How can you avoid clogging up your beloved coffee maker machine?

There are two solutions. 

  • Use Fresh Beans

If you prefer light or medium roast beans, only buy your supply in smaller batches so that you only use a fresh pack every time you need to make coffee. Remember poor storage can lead to faster oxidization which can cause your coffee beans to grow oily.

  • Avoid Dark Roast

Medium and lightly roasted beans are naturally less oily and will therefore produce less oily coffee. Dark roasted beans on the other hand are super oily and are likely to produce oily coffee. If you must use dark roasted coffee beans, it’s advisable to use multiple filters when brewing and to thoroughly clean your coffee maker machine often.


The convenience of owning a coffee grinder and brewer machine is one many wouldn’t trade for anything in the world. But most have found themselves choosing to head to their favorite coffee shop to get their daily dose of coffee. Now that it’s clear where the oil in your coffee comes from, turns out you don’t have to be too wound up about it. 

If anything, most avid coffee drinkers will tell you that oily coffee is the most flavorful. If you still can’t stand the sight of the shiny residue at the bottom of your cup, how about get some new filters and opt for medium roasted beans instead of the dark roast beans? 

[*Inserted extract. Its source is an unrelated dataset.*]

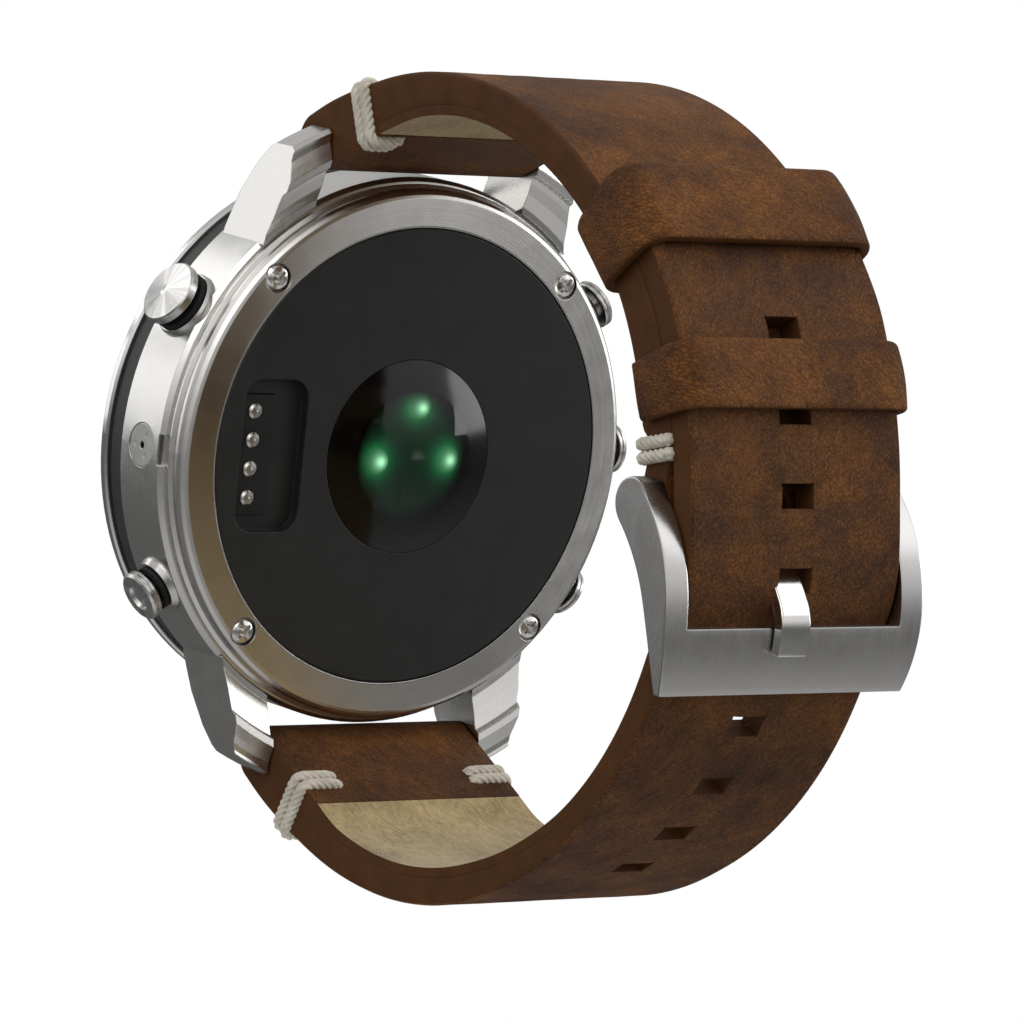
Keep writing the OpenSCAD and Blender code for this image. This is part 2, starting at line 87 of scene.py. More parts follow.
# ---------- node helpers ----------
class Mat:
    """A small builder for the nodes of one material, or of the world."""

    def __init__(self, name, world=None):
        self.mat = world or bpy.data.materials.new(name)
        self.mat.use_nodes = True
        self.nt = self.mat.node_tree
        self.nt.nodes.clear()
        self.out = self.node("ShaderNodeOutputWorld" if world else "ShaderNodeOutputMaterial")

    def node(self, kind, inputs=None, **props):
        n = self.nt.nodes.new(kind)
        for k, v in props.items():
            setattr(n, k, v)
        for k, v in (inputs or {}).items():
            self.put(n, k, v)
        return n

    def put(self, n, key, v):
        sock = n.inputs[key]
        if isinstance(v, bpy.types.NodeSocket):
            self.nt.links.new(v, sock)
        elif isinstance(v, bpy.types.Node):
            self.nt.links.new(v.outputs[0], sock)
        else:
            sock.default_value = v

    def coords(self, scale=(1, 1, 1), loc=(0, 0, 0), rot=(0, 0, 0), uv=False):
        """Object (or UV) coordinates in millimetres."""
        tc = self.node("ShaderNodeTexCoord")
        s = tuple(1000 * v for v in scale) if not uv else tuple(100 * v for v in scale)
        src = tc.outputs["UV"] if uv else tc.outputs["Object"]
        place = {"Vector": src, "Scale": s, "Location": loc, "Rotation": rot}
        return self.node("ShaderNodeMapping", place).outputs[0]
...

Want to be let in on a secret? You have likely made up your mind about not wanting to take oily coffee. But you don’t want to trade that for the coffee flavor you crave every morning, do you?. What most people do is go for the medium roast coffee beans. 

Medium roast not only preserves the natural flavors of the coffee beans but also yields a balanced well rounded hot coffee drink that only has traces of oil which is barely noticeable. There, problem solved!

And with that cheers to more coffee!